Hier zeigte sich aber auch das pädagogisch weitsichtige Talent Gerd Ueckers, der nicht nur mit seinem Buch »Traumberuf Opernsänger« für Schlagzeilen sorgte – einem Ratgeber für künftige Stars, zugleich einer Warnung für Möchtegern-Stars sowie obendrein interessante Lektüre für eher passive Freunde der Oper -, sondern auch im praktischen Unterricht bis fast zuletzt auf junge Menschen einwirkte, die vom Opernleben begeistert waren. Musik betrachtete der Autor als sinnstiftenden Lebenszweck und riet sie seinem Publikum als »mentale Bereicherung« an, um »das große Glückspotential« darin zu erleben.

Gerd Uecker erwies sich – siehe die Episode von Mailand – aber auch immer wieder als Netzwerker.

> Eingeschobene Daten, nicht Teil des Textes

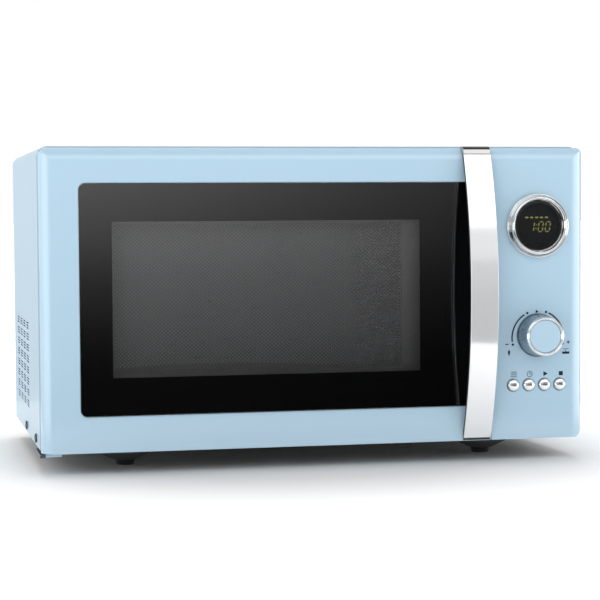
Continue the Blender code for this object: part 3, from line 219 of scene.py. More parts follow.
def screen_enamel_painted_light():
    """Thin grey enamel on the door's screen, with painted light: its colour is paler towards the top left, as
    if that part were lit more.
    """
    look = Look("grid_enamel_painted_light", (0.22, 0.22, 0.225), 0.5)
    # Painted light: the colour grows paler along this direction, towards the top left.
    towards_lit_corner = look.node("ShaderNodeVectorMath", operation="DOT_PRODUCT")
    look.link(look.place(), towards_lit_corner.inputs[0])
    towards_lit_corner.inputs[1].default_value = (-1.3, 0.0, 4.2)
    look.colours(towards_lit_corner.outputs["Value"], (0.185, 0.185, 0.19), (0.38, 0.38, 0.385), (0.30, 1.10))
    look.roughness(look.noise(90.0, 3.0), 0.45, 0.55)
    look.bump(look.noise(1500.0, 2.0), 0.00001, 0.4)
    return look.material


def galvanised():
    look = Look("zinc", (0.62, 0.63, 0.64), 0.38, metallic=1.0)
    look.colours(look.cells(260.0, output="Color"), (0.57, 0.58, 0.59), (0.68, 0.69, 0.70), (0.1, 0.9))
    look.roughness(look.cells(260.0), 0.36, 0.44, (0.0, 0.7))
    look.bump(look.cells(260.0), 0.00001, 0.3)
    return look.material


def plated(name, colour, roughness, depth, spread=0.02):
    """Smooth plating with a slow, shallow unevenness."""
    return metal(name, colour, roughness, scale=300.0, depth=depth, spread=spread)


def glass(name, colour, alpha, ior, roughness, shine=0.5):
    """Clear or tinted glass, with the faint unevenness of a wiped surface in its gloss."""
    look = Look(name, colour, roughness, IOR=ior, Alpha=alpha, Specular_IOR_Level=shine)
    look.roughness(look.noise(30.0, 5.0), roughness, roughness + 0.02)
    look.colours(look.noise(12.0, 3.0), shade(colour, 0.9), shade(colour, 1.1))
    return look.material


def satin_plate():
    """Satin plating on plastic: part clear reflection, part pale haze."""
    colour = (0.86, 0.87, 0.88)
    look = Look("satin_chrome", colour, 0.10, metallic=0.46)
    look.colours(look.noise(20.0, 3.0), shade(colour, 0.985), shade(colour, 1.01))
    look.roughness(look.noise(500.0, 2.0, (1.0, 1.0, 0.1)), 0.09, 0.12)
    look.bump(look.noise(260.0, 1.0, (1.0, 1.0, 0.2)), 0.0000008, 0.5)
    return look.material


def copper_winding():
    look = Look("winding", (0.48, 0.20, 0.08), 0.32, metallic=0.9, Coat_Weight=0.6, Coat_Roughness=0.15)
    turns = look.stripes(260.0, "Y")
    look.colours(turns, (0.30, 0.11, 0.04), (0.62, 0.27, 0.11), (0.0, 1.0))
    look.roughness(look.noise(300.0), 0.25, 0.42)
    look.bump(turns, 0.0004, 0.8)
    return look.material


def laminations():
    look = Look("laminations", (0.16, 0.16, 0.17), 0.5, metallic=0.8)
    sheets = look.stripes(620.0, "Y")
    look.colours(sheets, (0.09, 0.09, 0.10), (0.24, 0.24, 0.25), (0.0, 1.0))
    look.roughness(look.noise(200.0), 0.4, 0.62)
    look.bump(sheets, 0.0002, 0.7)
    return look.material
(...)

Er leitete von 2005 bis 2010 als Vorsitzender die Deutschsprachige Opernkonferenz, holte Aaron S. Watkin als Ballettdirektor nach Dresden und verband die Company nachhaltig mit der Palucca-Hochschule für Tanz.

Nun trauert die Sächsische Staatsoper um ihren einstigen Intendanten, der – wie unter Berufung auf seine Familie mitgeteilt wurde – am 17. Januar 2024 verstorben ist. Die Vorstellung von Richard Wagners »Tristan und Isolde« am 3. Februar soll dem Andenken an den Verstorbenen gewidmet sein. Außerdem wird vom 25. Januar an ein Kondolenzbuch im Rundfoyer der Semperoper ausliegen.